[ weird things ] | yes, you there, please step away from the theoretical computer science…

yes, you there, please step away from the theoretical computer science…

Military blogger invokes theoretical computer science in a post about testing code for fighter jets and gets the fundamentals wrong.
futuristic fighter jet

Danger Room’s editor at large Noah Shachtman generally writes interesting pieces that aren’t a chore to follow, but when taking up the problem with securing unmanned drones while more and more cyber weapon platforms are being deployed, he ended up writing a rather disjointed post which invokes computer science in a way that just doesn’t make sense. The short version is that securing any unmanned weapons system is impossible due to the Halting Problem and the task of actually auditing what we can know about them is extremely expensive and time-consuming. I’ll give him the latter but definitely not the former since he invokes the concept incorrectly and tries to tie it to a scenario where it doesn’t really apply. Here’s how he tries to explain it…

It’d be great if someone could simply write some sort of universal software checker that sniffs out any program’s potential flaws. One small problem: Such a checker can’t exist. As computer science pioneer Alan Turing showed in 1936, it’s impossible to write a program that can tell if another will run forever, given a particular input. That’s asking the checker to make a logical contradiction: Stop if you’re supposed to run for eternity.

The logic here simply does not follow. Turing was trying to determine if there can be unsolvable problems in computer science and focused on trying to predict how to tell if a program would run forever given unlimited execution time and resources. When you do that, your algorithm will end up with logical contradictions on both possible results. But that’s a theoretical program which has infinite resources and time, certainly no program in the real world can really run forever or have as much memory as it wants, right? Exactly. It can’t because it would eventually be killed by the operating system to prevent a crash or crash the computer by hogging up too many resources.
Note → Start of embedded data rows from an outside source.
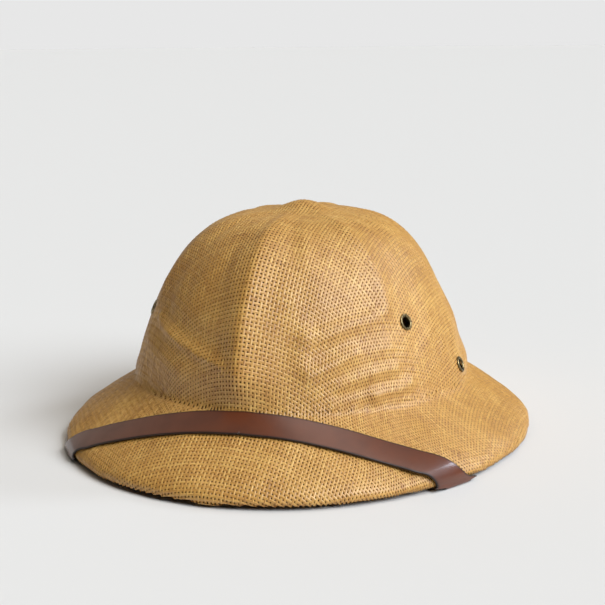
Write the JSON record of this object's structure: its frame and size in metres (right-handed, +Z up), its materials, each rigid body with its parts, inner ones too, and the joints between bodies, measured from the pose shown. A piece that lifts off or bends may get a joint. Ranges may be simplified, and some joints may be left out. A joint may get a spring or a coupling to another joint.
{
  "type": "pith helmet",
  "caption": "Woven straw sun helmet with a six-panel ridged crown, sloping oval brim, leather chin strap laid over the brim and metal vent eyelets.",
  "frame": {"origin": "centre of the hat's bounding box, on the ground that its brim stands on", "axes": "+Z up, -Y to the front of the hat, +X to the wearer's left"},
  "size_m": [0.2888, 0.3228, 0.1441],
  "materials": {
    "straw_shell": "matt woven straw",
    "chin_strap": "smooth semi-gloss",
    "eyelet_left_front": "aged",
    "eyelet_left_rear": "aged",
    "eyelet_right_front": "aged",
    "eyelet_right_rear": "aged"
  },
  "bodies": {
    "root": {"straw_shell": "straw_shell", "chin_strap": "chin_strap", "eyelet_left_front": "eyelet_left_front", "eyelet_left_rear": "eyelet_left_rear", "eyelet_right_front": "eyelet_right_front", "eyelet_right_rear": "eyelet_right_rear"}
  },
  "joints": []
}
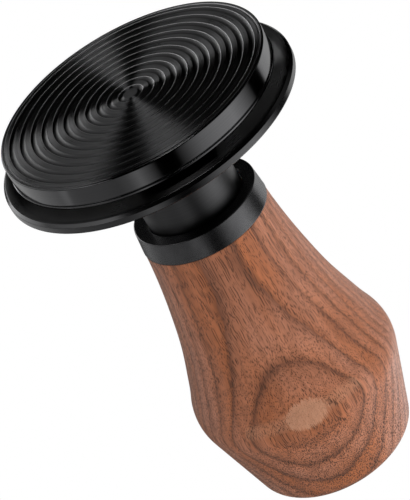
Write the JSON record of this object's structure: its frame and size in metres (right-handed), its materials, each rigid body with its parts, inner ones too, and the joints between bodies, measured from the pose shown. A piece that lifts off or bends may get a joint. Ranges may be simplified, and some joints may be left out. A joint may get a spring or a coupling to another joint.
{
  "type": "espresso tamper",
  "caption": "Spring-loaded self-levelling espresso tamper: ripple base, black levelling flange on a sliding neck, and a flared wooden handle.",
  "frame": {"origin": "centre of the ripple face, on the plane that the tamper stands on", "axes": "+Z along the shaft, from the ripple face towards the handle; X and Y are any two directions square to it, because the tamper is round"},
  "size_m": [0.0646, 0.0646, 0.0995],
  "materials": {
    "black_steel": "gloss black coating over turned stainless steel",
    "black_alloy": "gloss black anodised aluminium",
    "black_satin": "satin, finely blasted black anodised aluminium",
    "walnut": "satin oiled walnut",
    "stainless": "turned stainless steel",
    "spring_steel": "bright drawn spring wire",
    "liner_alloy": "turned aluminium",
    "black_screw": "black oxide",
    "bush_plastic": "natural acetal",
    "rubber": "matt nitrile rubber"
  },
  "bodies": {
    "base": {"ripple_base": "black_steel", "centre_shaft": "stainless", "base_bumper": "rubber", "retaining_ring": "spring_steel", "spring_spool": "stainless", "leveller_spring": "spring_steel", "main_spring": "spring_steel", "main_spring_seat": "stainless", "stop_bumper": "rubber", "stop_washer": "stainless", "retaining_screw": "black_screw"},
    "leveller_seat": {"leveller_spring_seat": "stainless"},
    "leveller": {"levelling_sleeve": "black_alloy", "leveller_bush": "bush_plastic"},
    "handle_seat": {"handle_spring_seat": "stainless"},
    "handle": {"handle_bush": "bush_plastic", "handle_liner": "liner_alloy", "neck_guide_bush": "bush_plastic", "ferrule": "black_satin", "wooden_handle": "walnut"}
  },
  "joints": [
    {"name": "leveller_slide", "type": "slide", "parent": "base", "child": "leveller_seat", "axis": [0, 0, 1], "range_m": [0, 0.01], "stiffness_N_per_m": 600, "springref_m": -0.008, "deforming": ["leveller_spring"]},
    {"name": "leveller_spin", "type": "hinge", "parent": "leveller_seat", "child": "leveller", "pos_m": [0, 0, 0], "axis": [0, 0, 1], "continuous": true},
    {"name": "handle_press", "type": "slide", "parent": "base", "child": "handle_seat", "axis": [0, 0, -1], "range_m": [0, 0.008], "stiffness_N_per_m": 6900, "springref_m": -0.01, "deforming": ["main_spring"]},
    {"name": "handle_spin", "type": "hinge", "parent": "handle_seat", "child": "handle", "pos_m": [0, 0, 0], "axis": [0, 0, 1], "continuous": true}
  ]
}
That places a limit on the number of states in which the software can be and the system itself is going to allow only certain inputs. And this means that it’s logical, and far more feasible, to focus on testing the software for what you know could happen on the system it calls home.

We can definitely do that when it comes to security with frameworks like Metaspoit and IMPACT, which can throw an entire library worth of known and potential exploits at a program and see if it breaks or yields to attackers. New hacks get added to the frameworks as time goes on and you can keep pounding away at your digital gates to see if anything breaks. While Shachtman had a few minutes to read about the Halting Problem, he seemed to have missed that there are a few software checkers in existence and they do a decent job at making sure software doesn’t have a lot of glaring vulnerabilities. They can’t check the programs for correctness and completion, but that’s ok because we don’t need them to. Knowing if a given input would cause a program to run forever or stop won’t tell you much about its vulnerabilities, especially since we know that it’s not possible to really run a real world program forever or accept infinite inputs.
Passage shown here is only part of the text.